# INFORMATION SUPPLIED start

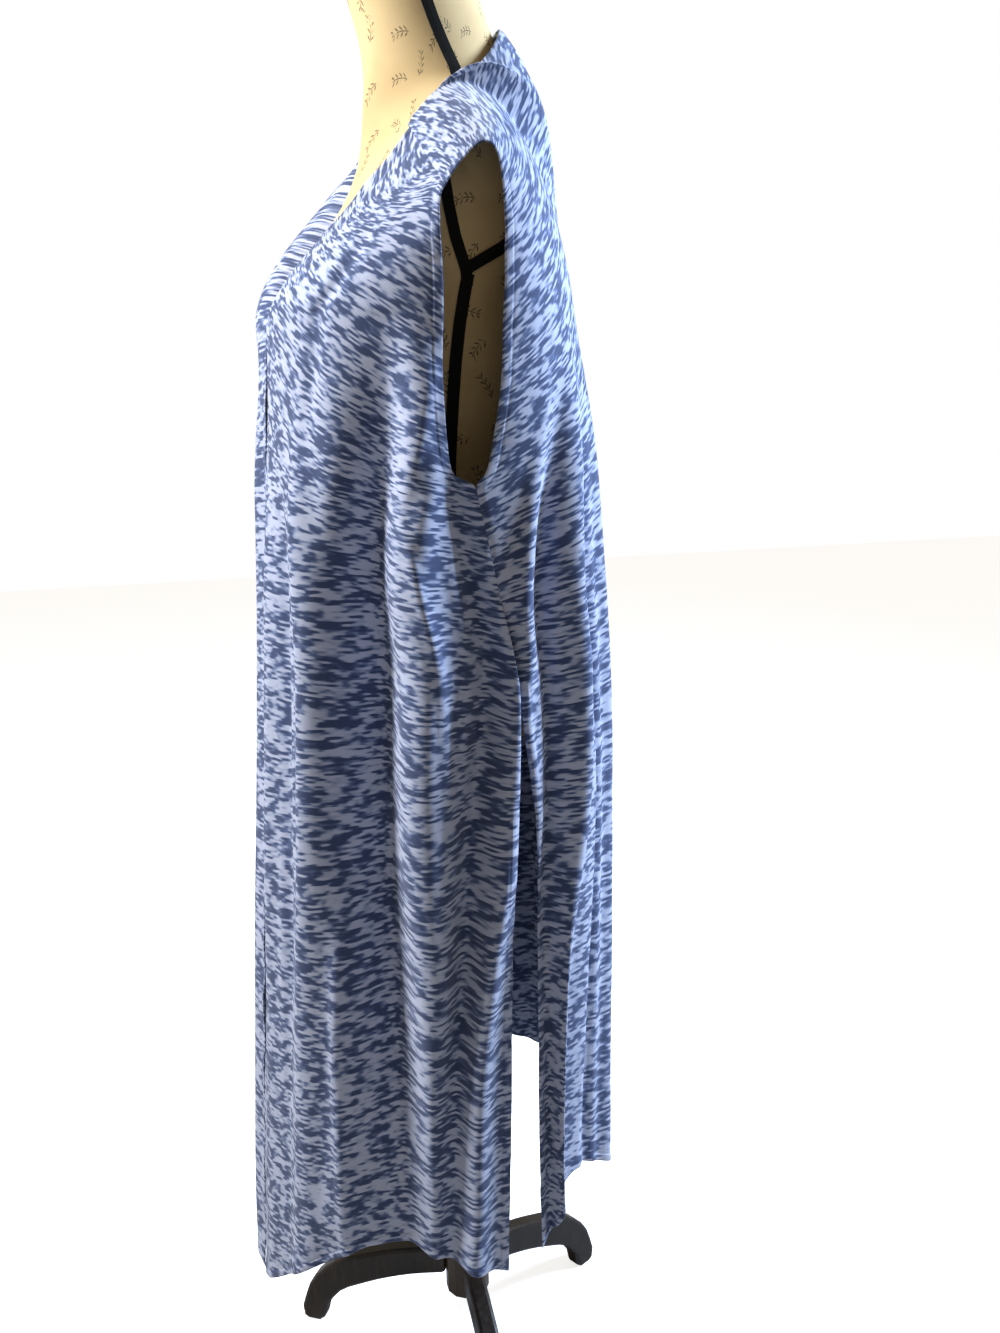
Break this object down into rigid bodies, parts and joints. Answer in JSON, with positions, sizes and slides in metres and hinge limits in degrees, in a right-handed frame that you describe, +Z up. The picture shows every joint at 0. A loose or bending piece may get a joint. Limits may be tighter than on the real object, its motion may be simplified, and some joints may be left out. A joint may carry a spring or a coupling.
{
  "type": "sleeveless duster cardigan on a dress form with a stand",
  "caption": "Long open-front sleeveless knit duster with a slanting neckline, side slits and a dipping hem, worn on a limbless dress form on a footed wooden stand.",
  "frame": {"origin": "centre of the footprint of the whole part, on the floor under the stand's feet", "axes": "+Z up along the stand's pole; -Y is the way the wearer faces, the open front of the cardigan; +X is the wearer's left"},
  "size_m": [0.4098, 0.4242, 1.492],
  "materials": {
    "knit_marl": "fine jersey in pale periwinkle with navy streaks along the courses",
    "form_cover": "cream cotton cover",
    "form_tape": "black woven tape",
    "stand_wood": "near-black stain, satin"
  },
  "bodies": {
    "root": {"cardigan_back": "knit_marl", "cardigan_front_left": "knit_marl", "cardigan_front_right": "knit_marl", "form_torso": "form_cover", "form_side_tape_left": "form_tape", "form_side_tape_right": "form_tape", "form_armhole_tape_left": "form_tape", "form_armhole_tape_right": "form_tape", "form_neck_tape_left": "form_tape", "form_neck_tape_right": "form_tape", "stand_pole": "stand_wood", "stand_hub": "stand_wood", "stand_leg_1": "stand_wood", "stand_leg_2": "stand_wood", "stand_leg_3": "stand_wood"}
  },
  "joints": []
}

# INFORMATION SUPPLIED end

TASK OBJECTIVE>
Write out the material exactly as given.

RESULT FOR THIS TASK>
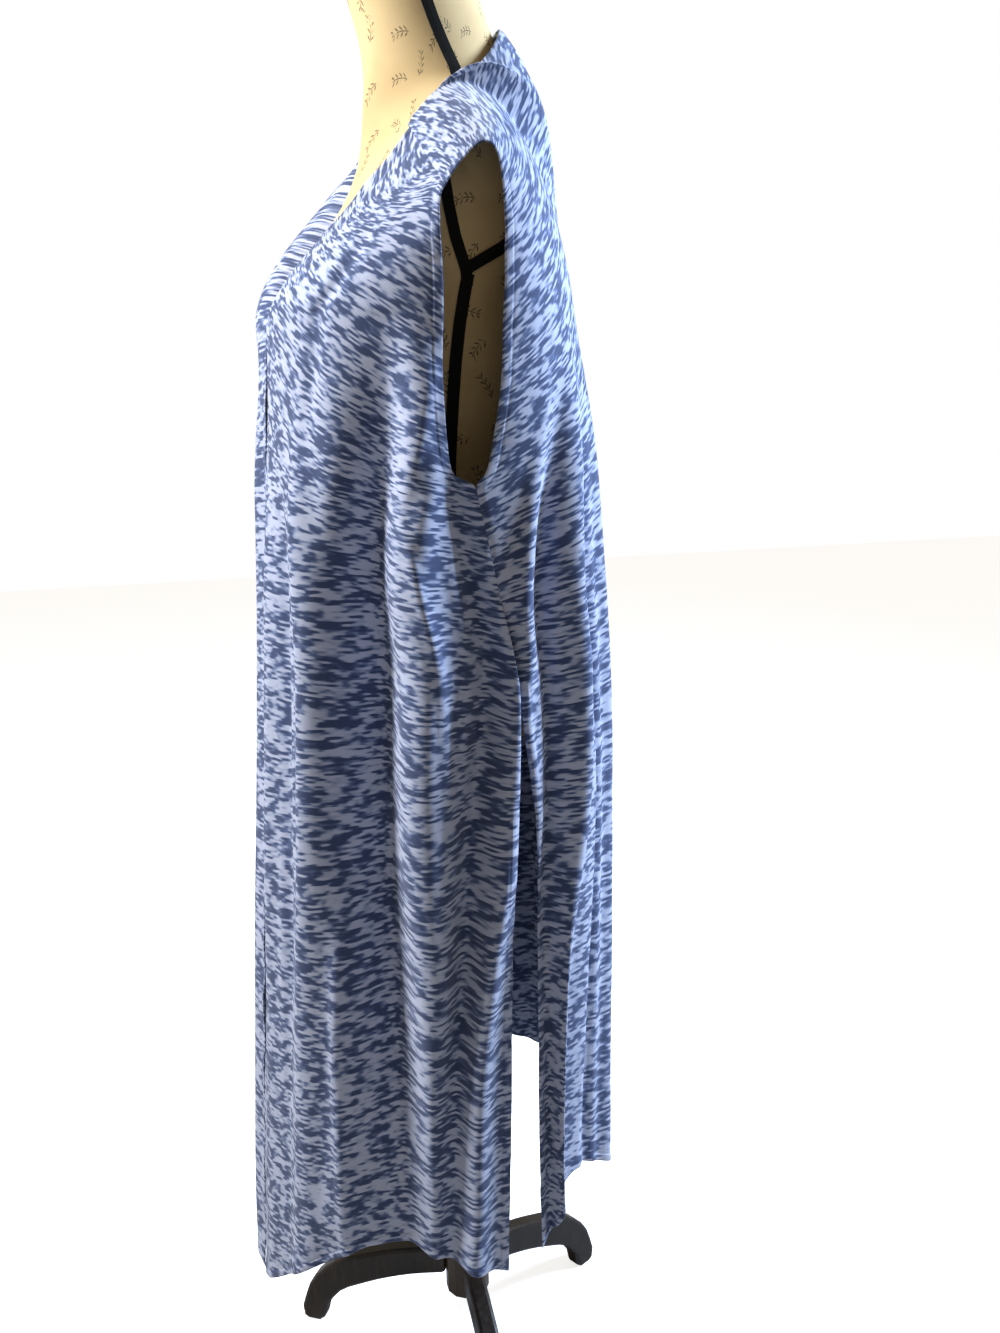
Break this object down into rigid bodies, parts and joints. Answer in JSON, with positions, sizes and slides in metres and hinge limits in degrees, in a right-handed frame that you describe, +Z up. The picture shows every joint at 0. A loose or bending piece may get a joint. Limits may be tighter than on the real object, its motion may be simplified, and some joints may be left out. A joint may carry a spring or a coupling.
{
  "type": "sleeveless duster cardigan on a dress form with a stand",
  "caption": "Long open-front sleeveless knit duster with a slanting neckline, side slits and a dipping hem, worn on a limbless dress form on a footed wooden stand.",
  "frame": {"origin": "centre of the footprint of the whole part, on the floor under the stand's feet", "axes": "+Z up along the stand's pole; -Y is the way the wearer faces, the open front of the cardigan; +X is the wearer's left"},
  "size_m": [0.4098, 0.4242, 1.492],
  "materials": {
    "knit_marl": "fine jersey in pale periwinkle with navy streaks along the courses",
    "form_cover": "cream cotton cover",
    "form_tape": "black woven tape",
    "stand_wood": "near-black stain, satin"
  },
  "bodies": {
    "root": {"cardigan_back": "knit_marl", "cardigan_front_left": "knit_marl", "cardigan_front_right": "knit_marl", "form_torso": "form_cover", "form_side_tape_left": "form_tape", "form_side_tape_right": "form_tape", "form_armhole_tape_left": "form_tape", "form_armhole_tape_right": "form_tape", "form_neck_tape_left": "form_tape", "form_neck_tape_right": "form_tape", "stand_pole": "stand_wood", "stand_hub": "stand_wood", "stand_leg_1": "stand_wood", "stand_leg_2": "stand_wood", "stand_leg_3": "stand_wood"}
  },
  "joints": []
}